The Minister of Information and Culture, Alhaji Lai Mohammed in a statement issued yesterday described Obasanjo’s remarks as “deeply offensive and patently divisive”.
Mohammed added such indiscreet outburst were unbecoming of the status of an elder statesman.
At the second session of the Synod at the Cathedral Church of St.Paul’s Anglican Church, Oleh in Isoko South Local Government Area of Delta State, Obasanjo had reckoned that the twin evils of Boko Haram and marauding cattle herders were deliberate ploy to Fulanise and islamise West Africa, adding that the threat had incubated and developed beyond what Nigeria alone could handle.
But Mohammed took a swipe at the former president, saying it was tragic that a man who fought to keep Nigeria one was the same person seeking to
exploit the country’s fault lines to divide it in the twilight of his life.
The minister who was silent on the activities of the Fulani herdsmen, however, classified Boko Haram and ISWAP as terrorist organisations.
He also added that the group fighting to establish a Caliphate in the restive North-east, care little about ethnicity or religion when foisting its senseless ideology of killings and destruction on the hapless people living around the Lake Chad Basin.
‘’Since the Boko Haram crisis, which has been simmering under the watch of Obasanjo, boiled over in 2009, the terrorist organisation has killed more Muslims than adherents of any other religion, blown up more mosques than any other houses of worship and is not known to have spared any victim on the basis of their ethnicity. It is therefore, absurd to say that Boko Haram and its ISWAP variant have as their goal the ‘Fulanisation and Islamisation’ of Nigeria, West Africa or Africa,’’ Mohammed said.

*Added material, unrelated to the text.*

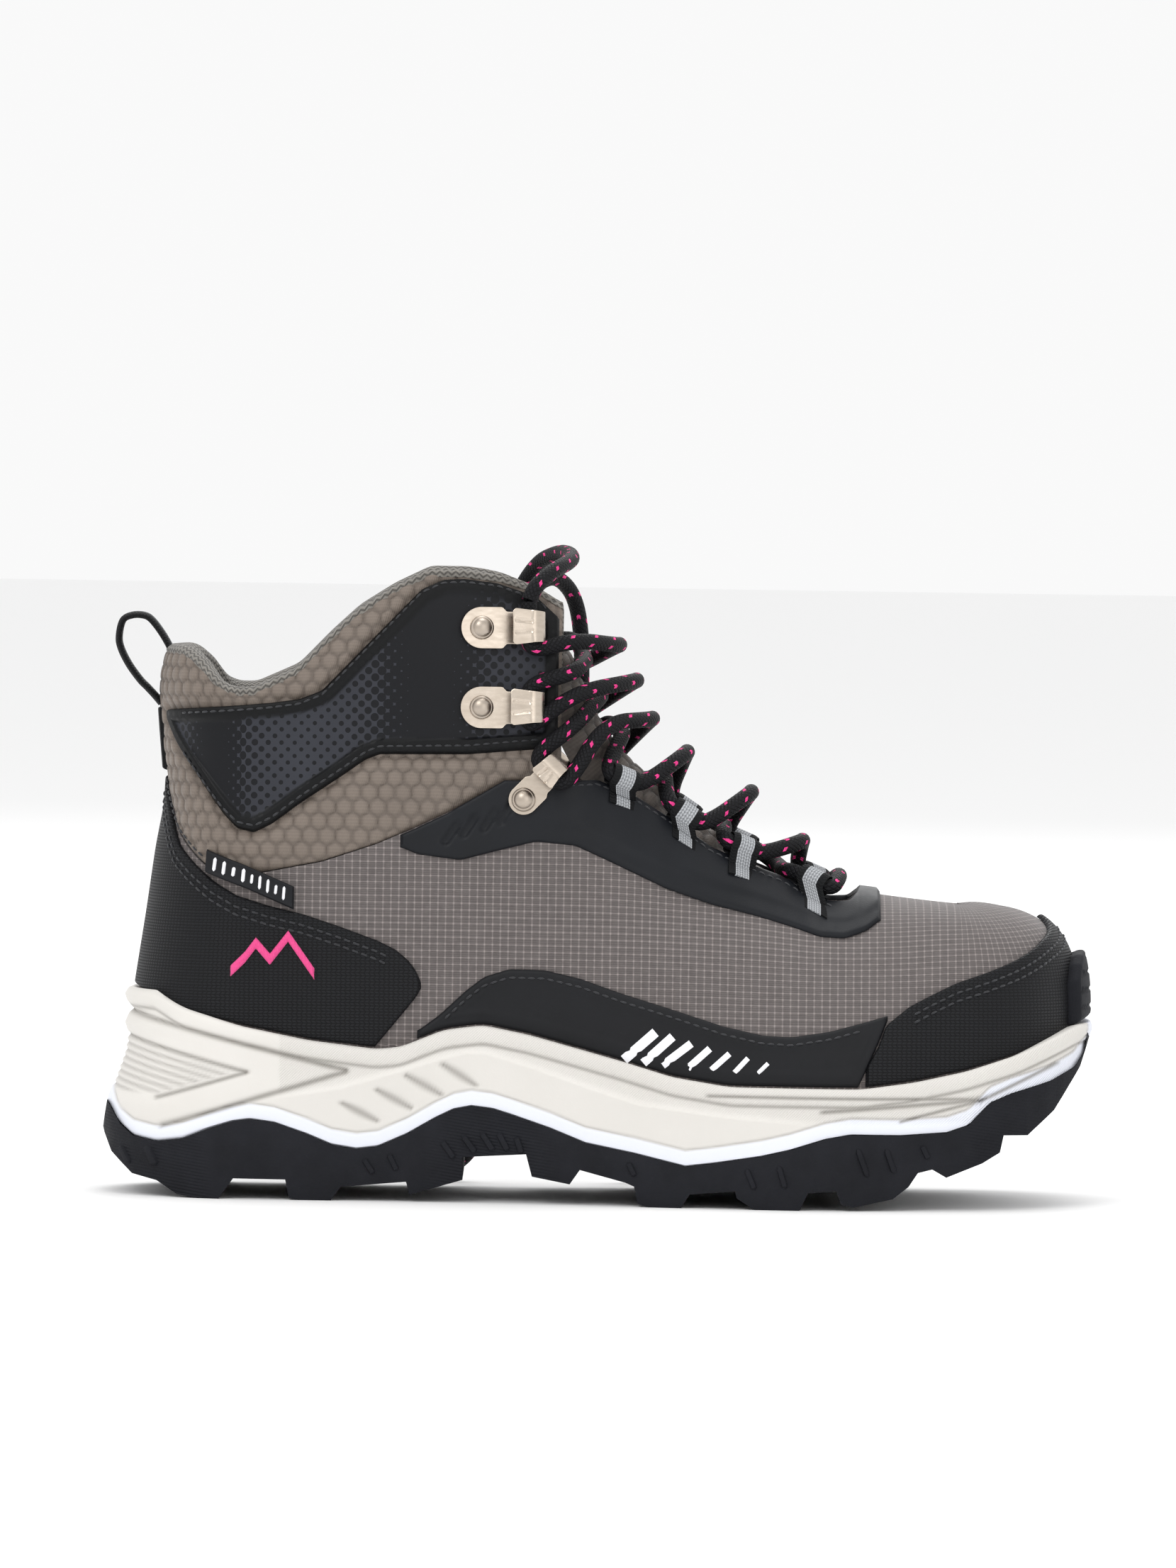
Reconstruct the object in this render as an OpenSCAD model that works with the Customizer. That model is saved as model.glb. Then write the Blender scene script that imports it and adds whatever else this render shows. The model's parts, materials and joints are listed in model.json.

According to the minister, President Buhari had rejected the mis-characterisation of Boko Haram as an Islamic organisation in his inaugural speech in 2015, describing Boko Haram as a mindless, godless group who are far away from the teaching of Islam.
Mohammed said Obasanjo’s comments were insensitive, mischievous, offensive and divisive in a multi-ethnic and multi-religious country like Nigeria.

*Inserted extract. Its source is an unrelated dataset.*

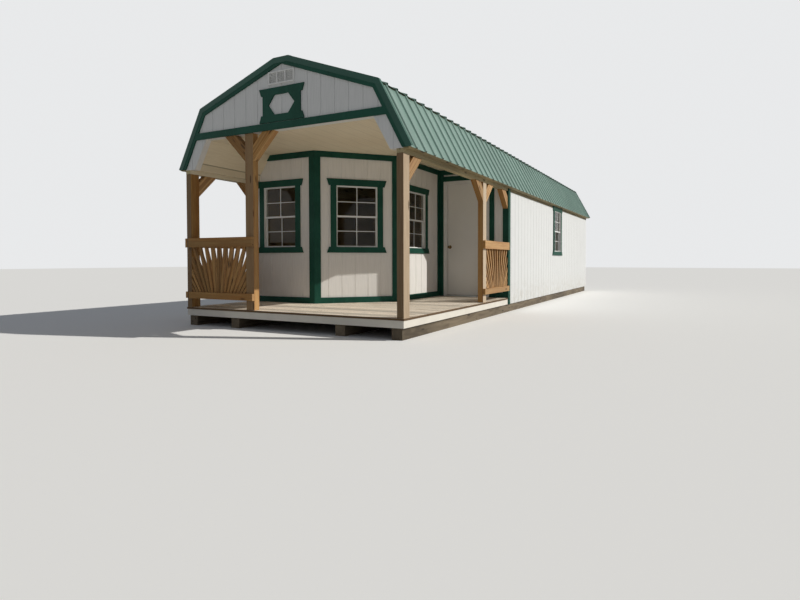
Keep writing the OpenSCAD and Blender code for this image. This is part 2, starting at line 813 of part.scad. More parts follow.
module door_knob() {
    color(brass) {
        at_wall(DOOR, leaf_s + 60, knob_z) translate([0, wall_in - door_t, 0]) knob();
        at_wall(DOOR, leaf_s + 60, knob_z) translate([0, wall_in, 0]) mirror([0, 1, 0]) knob();
    }
}
hinge_h = 89;
module door_hinges() {
    color(brass) for (z = [180, door_h / 2 - hinge_h / 2, door_h - 180 - hinge_h])
        at_wall(DOOR, hinge_s, leaf_z + z) {
            translate([0, hinge_y, 0]) cylinder(h = hinge_h, r = pin_r, $fn = 32);
            translate([-36, wall_in, 0]) cube([36, 3, hinge_h]);
        }
}

skids();
floor_joists();
rim_boards();
porch_deck();
cabin_floor();
porch_posts();
knee_braces();
porch_headers();
front_railing();
left_railing();
right_railing();
left_wall();
right_wall();
rear_wall();
front_wall();
bay_wall();
porch_side_wall();
door_wall_left();
door_wall_right();
door_wall_header();
top_plates();
side_siding();
rear_siding();
porch_siding();
front_gable();
front_gable_siding();
porch_ceiling();
roof_boards();
lower_roof_sheets();
upper_roof_sheets();
roof_flashings();
rake_boards();
rake_flashings();
eave_boards();
gable_trim();
gable_vent();
wall_trim();
window_casings();
window_frames();
window_glass();
door_casing();
door_frame();
door_sill();
door_leaf();
door_knob();
door_hinges();
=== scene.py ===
# %% [markdown]
# # A portable barn cabin with a corner porch
#
# The cabin is a long box under a gambrel roof, on timber skids. Its porch wraps round one front corner.
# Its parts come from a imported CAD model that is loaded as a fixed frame. This script gives each part its
# finish, and builds in meshes what CAD leaves plain: planks with their own grain, sunburst railings, corner
# boards, sash windows, ribbed roof sheets and their screws, the gable vent, the door knob and the nails.
# All lengths are in metres.

# %% Load the frame
import math
import bpy
import numpy as np
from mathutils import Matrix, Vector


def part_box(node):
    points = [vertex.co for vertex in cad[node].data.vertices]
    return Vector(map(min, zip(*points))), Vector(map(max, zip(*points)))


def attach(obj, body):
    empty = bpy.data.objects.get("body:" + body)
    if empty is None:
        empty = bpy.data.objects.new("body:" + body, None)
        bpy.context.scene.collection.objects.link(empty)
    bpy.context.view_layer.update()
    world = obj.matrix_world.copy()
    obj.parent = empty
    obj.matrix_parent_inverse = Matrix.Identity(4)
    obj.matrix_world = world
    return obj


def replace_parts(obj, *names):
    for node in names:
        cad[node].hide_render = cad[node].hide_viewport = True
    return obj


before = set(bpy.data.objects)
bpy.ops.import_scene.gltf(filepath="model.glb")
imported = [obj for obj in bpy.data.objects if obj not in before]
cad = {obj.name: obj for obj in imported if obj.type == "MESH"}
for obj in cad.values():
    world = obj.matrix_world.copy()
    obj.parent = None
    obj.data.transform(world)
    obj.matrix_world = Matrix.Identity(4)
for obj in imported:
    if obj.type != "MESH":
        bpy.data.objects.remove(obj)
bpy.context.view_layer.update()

# %% [markdown]
# ## Measures from the frame
#
# A node such as the porch posts holds several solids. Each solid's box says where a new plank has to go,
# so nothing is measured twice. The CAD mesh is loose triangles, so the solids are found first: vertices at
# one place are welded, then every triangle hands the lowest label of its corners to all three, until no
# label changes. The boxes are put in order along a direction: from left to right, or from front to back.

# %% Boxes of the solids of a node
HAIR = 0.001
CEILING_T = 0.01
TO_THE_RIGHT, TO_THE_BACK = (1, 0.01, 0), (0, 1, 0)


def mesh_arrays(node):
    """Vertex places (n, 3) and triangles (m, 3) of a CAD node, with vertices at one place welded."""
    mesh = cad[node].data
    places = np.empty(len(mesh.vertices) * 3)
    mesh.vertices.foreach_get("co", places)
    corners = np.empty(len(mesh.loops), int)
    mesh.loops.foreach_get("vertex_index", corners)
    welded, index = np.unique(places.reshape(-1, 3).round(5), axis=0, return_inverse=True)
    return welded, index.ravel()[corners].reshape(-1, 3)


def solids(node, order=TO_THE_RIGHT):
    """Low and high corners of a node's solids, as an array (solids, 2, 3) in order along a direction."""
    places, triangles = mesh_arrays(node)
    label = np.arange(len(places))
    while True:
        lowest = label.copy()
        np.minimum.at(lowest, triangles.ravel(), label[triangles].min(axis=1).repeat(3))
        if (lowest == label).all():
            break
        label = lowest
    members = [places[label == k] for k in np.unique(label)]
    boxes = np.array([[part.min(axis=0), part.max(axis=0)] for part in members])
    return boxes[np.argsort(boxes[:, 0] @ order)]


posts = solids("porch_posts")
left_post, inner_post, front_post, side_post = posts
floor_z = posts[0, 0, 2]
front_y = left_post[0, 1]
wall_x = -left_post[0, 0]
post_w = left_post[1][0] - left_post[0][0]
post_d = left_post[1][1] - left_post[0][1]
header_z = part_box("porch_headers")[0].z
ceiling_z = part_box("porch_ceiling")[1].z - CEILING_T
print(f"posts stand on {floor_z:.3f}, headers at {header_z:.3f}, ceiling at {ceiling_z:.3f}")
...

He also wondered whether there was no limit to how far the former Head of State would go in throwing poisonous darts at his perceived political enemies.

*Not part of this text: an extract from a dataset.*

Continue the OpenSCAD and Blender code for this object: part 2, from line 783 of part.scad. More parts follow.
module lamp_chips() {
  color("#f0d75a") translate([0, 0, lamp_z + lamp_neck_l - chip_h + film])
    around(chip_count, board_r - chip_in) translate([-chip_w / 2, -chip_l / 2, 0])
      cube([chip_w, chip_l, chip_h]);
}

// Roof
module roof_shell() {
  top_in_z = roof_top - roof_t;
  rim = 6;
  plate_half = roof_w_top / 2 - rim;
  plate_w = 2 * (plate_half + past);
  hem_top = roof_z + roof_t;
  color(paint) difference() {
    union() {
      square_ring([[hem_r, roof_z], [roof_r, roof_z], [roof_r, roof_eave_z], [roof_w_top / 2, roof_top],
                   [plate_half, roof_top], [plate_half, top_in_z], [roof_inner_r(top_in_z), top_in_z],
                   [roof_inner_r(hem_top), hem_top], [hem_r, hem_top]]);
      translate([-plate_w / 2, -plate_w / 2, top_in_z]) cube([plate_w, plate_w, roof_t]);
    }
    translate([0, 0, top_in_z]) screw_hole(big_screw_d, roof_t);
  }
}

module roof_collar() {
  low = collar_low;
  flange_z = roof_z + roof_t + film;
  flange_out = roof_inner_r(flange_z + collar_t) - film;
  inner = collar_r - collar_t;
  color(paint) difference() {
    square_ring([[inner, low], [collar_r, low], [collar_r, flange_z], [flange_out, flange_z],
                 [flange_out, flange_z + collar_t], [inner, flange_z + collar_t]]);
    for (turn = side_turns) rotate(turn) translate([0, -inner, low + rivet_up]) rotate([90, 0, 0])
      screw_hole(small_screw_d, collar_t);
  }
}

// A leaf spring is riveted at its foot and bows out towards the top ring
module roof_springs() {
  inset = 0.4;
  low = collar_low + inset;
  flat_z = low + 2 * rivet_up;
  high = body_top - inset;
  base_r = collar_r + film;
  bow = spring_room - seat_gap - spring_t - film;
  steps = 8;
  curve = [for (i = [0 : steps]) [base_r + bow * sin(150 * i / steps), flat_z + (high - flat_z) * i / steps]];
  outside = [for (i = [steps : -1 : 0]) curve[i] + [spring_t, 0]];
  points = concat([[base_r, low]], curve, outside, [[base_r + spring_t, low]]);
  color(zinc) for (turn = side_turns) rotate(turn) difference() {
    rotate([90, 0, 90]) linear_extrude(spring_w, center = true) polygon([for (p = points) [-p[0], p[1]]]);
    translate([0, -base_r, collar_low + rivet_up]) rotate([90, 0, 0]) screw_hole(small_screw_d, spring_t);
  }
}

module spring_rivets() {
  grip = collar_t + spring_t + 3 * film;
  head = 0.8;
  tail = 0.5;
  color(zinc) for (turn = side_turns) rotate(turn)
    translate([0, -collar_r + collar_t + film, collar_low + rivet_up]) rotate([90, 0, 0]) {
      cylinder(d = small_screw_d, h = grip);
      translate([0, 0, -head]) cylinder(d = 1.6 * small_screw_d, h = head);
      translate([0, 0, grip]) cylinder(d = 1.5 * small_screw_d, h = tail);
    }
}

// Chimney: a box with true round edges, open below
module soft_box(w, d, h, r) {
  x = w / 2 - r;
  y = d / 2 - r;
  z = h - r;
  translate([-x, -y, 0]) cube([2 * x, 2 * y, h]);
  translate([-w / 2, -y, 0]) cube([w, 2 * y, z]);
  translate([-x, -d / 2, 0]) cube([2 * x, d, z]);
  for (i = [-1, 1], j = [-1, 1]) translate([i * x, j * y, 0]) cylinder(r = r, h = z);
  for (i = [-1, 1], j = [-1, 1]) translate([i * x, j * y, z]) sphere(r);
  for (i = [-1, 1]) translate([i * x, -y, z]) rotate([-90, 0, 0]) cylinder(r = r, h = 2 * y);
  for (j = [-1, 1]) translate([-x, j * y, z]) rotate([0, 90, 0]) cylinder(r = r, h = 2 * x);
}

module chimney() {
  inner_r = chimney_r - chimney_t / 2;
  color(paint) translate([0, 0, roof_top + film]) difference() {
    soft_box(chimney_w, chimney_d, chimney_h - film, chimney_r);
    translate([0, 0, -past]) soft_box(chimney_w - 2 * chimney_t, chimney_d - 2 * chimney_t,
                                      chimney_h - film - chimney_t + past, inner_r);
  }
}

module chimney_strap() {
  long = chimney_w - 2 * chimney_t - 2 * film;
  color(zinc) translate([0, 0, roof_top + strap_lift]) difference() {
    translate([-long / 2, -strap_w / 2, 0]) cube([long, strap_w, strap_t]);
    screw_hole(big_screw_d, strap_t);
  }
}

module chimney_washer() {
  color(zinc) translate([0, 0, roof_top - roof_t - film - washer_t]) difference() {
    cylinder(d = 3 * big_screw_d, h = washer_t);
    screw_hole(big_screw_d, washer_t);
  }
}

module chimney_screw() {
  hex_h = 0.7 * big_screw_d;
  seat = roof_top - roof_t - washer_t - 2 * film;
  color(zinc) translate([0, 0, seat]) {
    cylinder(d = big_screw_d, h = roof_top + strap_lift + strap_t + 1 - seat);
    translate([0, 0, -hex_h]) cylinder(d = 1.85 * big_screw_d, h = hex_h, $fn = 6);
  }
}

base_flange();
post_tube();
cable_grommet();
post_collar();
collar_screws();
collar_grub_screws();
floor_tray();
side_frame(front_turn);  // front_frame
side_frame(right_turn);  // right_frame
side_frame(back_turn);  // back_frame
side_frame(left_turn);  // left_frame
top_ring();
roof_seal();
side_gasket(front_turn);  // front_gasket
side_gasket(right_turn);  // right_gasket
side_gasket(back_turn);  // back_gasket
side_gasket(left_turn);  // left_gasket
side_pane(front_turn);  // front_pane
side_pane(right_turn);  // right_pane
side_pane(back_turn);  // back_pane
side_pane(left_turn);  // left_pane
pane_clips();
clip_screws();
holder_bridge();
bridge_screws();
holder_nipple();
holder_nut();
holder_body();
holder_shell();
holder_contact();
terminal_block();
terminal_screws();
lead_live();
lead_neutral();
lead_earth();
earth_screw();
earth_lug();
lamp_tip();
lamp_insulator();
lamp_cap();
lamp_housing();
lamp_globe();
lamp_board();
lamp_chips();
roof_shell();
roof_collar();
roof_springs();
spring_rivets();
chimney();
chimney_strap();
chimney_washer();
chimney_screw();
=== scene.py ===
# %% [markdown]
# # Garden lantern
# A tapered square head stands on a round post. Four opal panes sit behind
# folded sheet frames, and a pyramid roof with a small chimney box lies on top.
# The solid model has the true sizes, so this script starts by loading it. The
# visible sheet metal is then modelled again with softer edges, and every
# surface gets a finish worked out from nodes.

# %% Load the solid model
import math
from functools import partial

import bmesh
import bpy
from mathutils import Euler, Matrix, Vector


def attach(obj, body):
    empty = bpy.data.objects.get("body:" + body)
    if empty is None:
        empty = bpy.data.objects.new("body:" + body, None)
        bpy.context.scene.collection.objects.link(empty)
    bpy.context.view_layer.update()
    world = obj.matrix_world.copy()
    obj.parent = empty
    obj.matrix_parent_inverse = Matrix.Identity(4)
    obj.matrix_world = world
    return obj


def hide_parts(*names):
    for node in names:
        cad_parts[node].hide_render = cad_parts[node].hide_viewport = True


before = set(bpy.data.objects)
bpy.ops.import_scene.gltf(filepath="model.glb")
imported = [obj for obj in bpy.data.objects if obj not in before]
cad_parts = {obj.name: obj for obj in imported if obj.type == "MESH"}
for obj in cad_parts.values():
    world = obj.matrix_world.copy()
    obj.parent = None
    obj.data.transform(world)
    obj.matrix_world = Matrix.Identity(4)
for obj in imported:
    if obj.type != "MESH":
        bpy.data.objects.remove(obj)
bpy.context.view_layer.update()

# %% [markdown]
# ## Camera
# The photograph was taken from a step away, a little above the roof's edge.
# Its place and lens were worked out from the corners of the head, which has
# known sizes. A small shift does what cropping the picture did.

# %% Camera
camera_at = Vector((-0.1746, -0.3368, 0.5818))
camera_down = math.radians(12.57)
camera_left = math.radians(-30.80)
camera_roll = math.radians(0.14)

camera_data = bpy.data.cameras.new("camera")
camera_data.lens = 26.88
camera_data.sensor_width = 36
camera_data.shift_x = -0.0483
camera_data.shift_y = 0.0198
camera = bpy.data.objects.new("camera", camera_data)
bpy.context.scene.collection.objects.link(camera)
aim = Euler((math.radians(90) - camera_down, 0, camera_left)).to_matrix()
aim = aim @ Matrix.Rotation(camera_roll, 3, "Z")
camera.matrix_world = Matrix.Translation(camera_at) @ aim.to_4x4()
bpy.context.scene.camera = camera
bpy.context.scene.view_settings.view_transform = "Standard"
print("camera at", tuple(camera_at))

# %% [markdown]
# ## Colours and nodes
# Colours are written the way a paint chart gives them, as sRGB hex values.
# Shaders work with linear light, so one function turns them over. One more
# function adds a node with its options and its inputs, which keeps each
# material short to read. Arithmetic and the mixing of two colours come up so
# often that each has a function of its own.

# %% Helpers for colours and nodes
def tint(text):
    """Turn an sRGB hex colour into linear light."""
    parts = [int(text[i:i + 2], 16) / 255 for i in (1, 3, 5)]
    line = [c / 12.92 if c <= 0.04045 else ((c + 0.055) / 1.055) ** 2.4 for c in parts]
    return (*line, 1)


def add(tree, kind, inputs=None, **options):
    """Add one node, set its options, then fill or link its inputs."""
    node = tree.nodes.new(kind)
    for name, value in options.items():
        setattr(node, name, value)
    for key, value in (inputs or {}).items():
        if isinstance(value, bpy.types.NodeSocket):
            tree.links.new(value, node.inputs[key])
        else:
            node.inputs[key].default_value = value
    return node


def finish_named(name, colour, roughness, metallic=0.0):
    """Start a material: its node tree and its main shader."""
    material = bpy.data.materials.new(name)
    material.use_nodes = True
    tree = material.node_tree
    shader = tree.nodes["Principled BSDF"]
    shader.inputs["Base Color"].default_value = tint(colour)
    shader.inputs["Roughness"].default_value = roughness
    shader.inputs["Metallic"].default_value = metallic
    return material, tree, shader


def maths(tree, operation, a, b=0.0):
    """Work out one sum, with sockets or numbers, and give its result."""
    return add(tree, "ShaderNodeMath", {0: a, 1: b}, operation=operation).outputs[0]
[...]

Mohammed also found a loophole in Obasanjo’s antidote for ending the Boko Haram/ISWAP
insurgency, which includes seeking external intervention saying Obasanjo’s suggestion was belated as President Buhari had done that since assuming office and had achieved phenomenal success in the fight against the terrorists.
‘’Shortly after assuming office in 2015, President Buhari’s first trips outside the country were to rally the support of Nigeria’s neighbours – Benin, Cameroon, Chad and Niger – for the efforts to battle the terrorists. The President also rallied the support of the international community, starting with the G7, and then the US, France and the UN.
‘’That explains the massive degrading of Boko Haram, which has since lost its capacity to carry out the kind of spectacular attacks for which it became infamous, and the recovery of every inch of captured Nigerian territory from the terrorists,’’ Mohammed said.
He called on the former president to apologise to Nigerians by retracting his unfortunate statement and not allow personal animosity to override his love for a united Nigeria.